>> start Information given
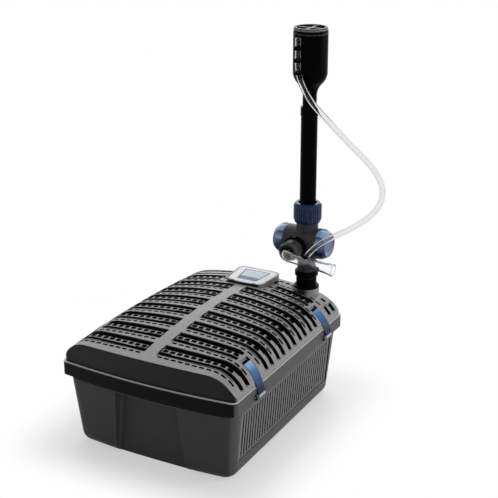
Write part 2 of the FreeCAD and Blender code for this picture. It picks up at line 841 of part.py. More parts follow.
def distributor_body():
    """T-piece: spigot and throat below, drum across with the regulators, port forwards, cup above."""
    throat = rod("throat", "throat_radius", "drum_height - socket_top - 1", riser_at("socket_top + 1"))
    spigot = rod("spigot", "spigot_radius", "drum_height - spigot_low", riser_at("spigot_low"))
    neck = rod("neck", "neck_radius", "neck_top - drum_height", riser_at("drum_height"))
    sleeve = rod("sleeve", "cup_radius", "ball_height - neck_top - 1", riser_at("neck_top"))
    drum = rod("drum", "drum_radius", "drum_half * 2",
               riser_at("drum_height", "drum_offset - drum_half"), "x")
    port = rod("port", "port_radius", "insert_to - 2", riser_at("port_height", "port_offset"), "-y")
    body = fused("distributor_solid", [throat, spigot, neck, sleeve, drum, port])
    through = rod("through", "bore_radius", "ball_height - spigot_low", riser_at("spigot_low - 1"))
    seat = rod("seat", "ball_radius - 1.5", "40", riser_at("ball_height - ball_radius - 1.5"))
    mouth = rod("mouth", "ball_radius + fit_gap", "40", riser_at("ball_height - 8"))
    cross = rod("cross_bore", "drum_bore", "drum_half * 2 + 2",
                riser_at("drum_height", "drum_offset - drum_half - 1"), "x")
    outlet = rod("port_bore", "mixer_radius + running_gap", "60",
                 riser_at("port_height", "port_offset"), "-y")
    return cut("distributor_body", body, [through, seat, mouth, cross, outlet])


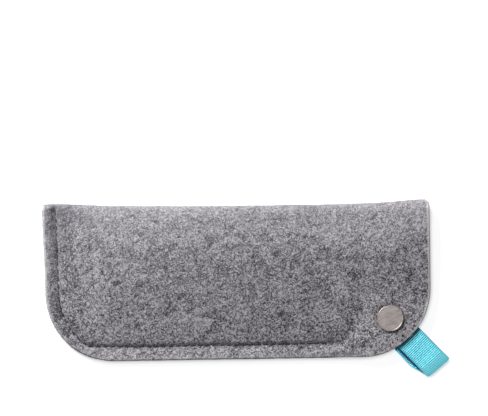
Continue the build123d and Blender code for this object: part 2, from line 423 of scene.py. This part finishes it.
>> end Information given
- _Exercise directions_
Return the material exactly as it stands.

- _Task answer_
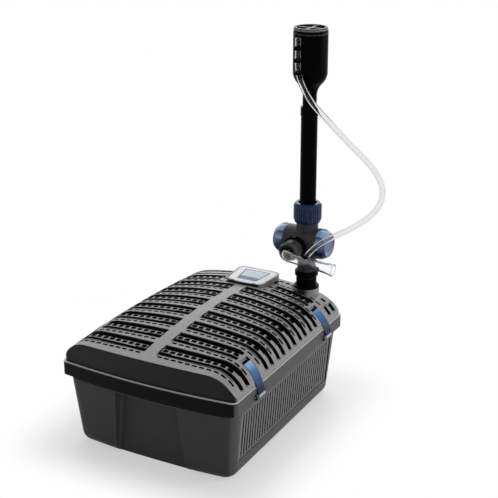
Write part 2 of the FreeCAD and Blender code for this picture. It picks up at line 841 of part.py. More parts follow.
def distributor_body():
    """T-piece: spigot and throat below, drum across with the regulators, port forwards, cup above."""
    throat = rod("throat", "throat_radius", "drum_height - socket_top - 1", riser_at("socket_top + 1"))
    spigot = rod("spigot", "spigot_radius", "drum_height - spigot_low", riser_at("spigot_low"))
    neck = rod("neck", "neck_radius", "neck_top - drum_height", riser_at("drum_height"))
    sleeve = rod("sleeve", "cup_radius", "ball_height - neck_top - 1", riser_at("neck_top"))
    drum = rod("drum", "drum_radius", "drum_half * 2",
               riser_at("drum_height", "drum_offset - drum_half"), "x")
    port = rod("port", "port_radius", "insert_to - 2", riser_at("port_height", "port_offset"), "-y")
    body = fused("distributor_solid", [throat, spigot, neck, sleeve, drum, port])
    through = rod("through", "bore_radius", "ball_height - spigot_low", riser_at("spigot_low - 1"))
    seat = rod("seat", "ball_radius - 1.5", "40", riser_at("ball_height - ball_radius - 1.5"))
    mouth = rod("mouth", "ball_radius + fit_gap", "40", riser_at("ball_height - 8"))
    cross = rod("cross_bore", "drum_bore", "drum_half * 2 + 2",
                riser_at("drum_height", "drum_offset - drum_half - 1"), "x")
    outlet = rod("port_bore", "mixer_radius + running_gap", "60",
                 riser_at("port_height", "port_offset"), "-y")
    return cut("distributor_body", body, [through, seat, mouth, cross, outlet])


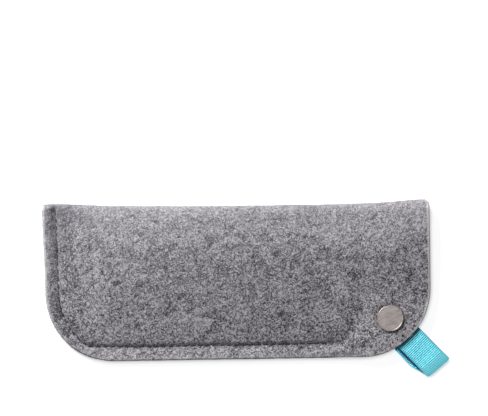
Continue the build123d and Blender code for this object: part 2, from line 423 of scene.py. This part finishes it.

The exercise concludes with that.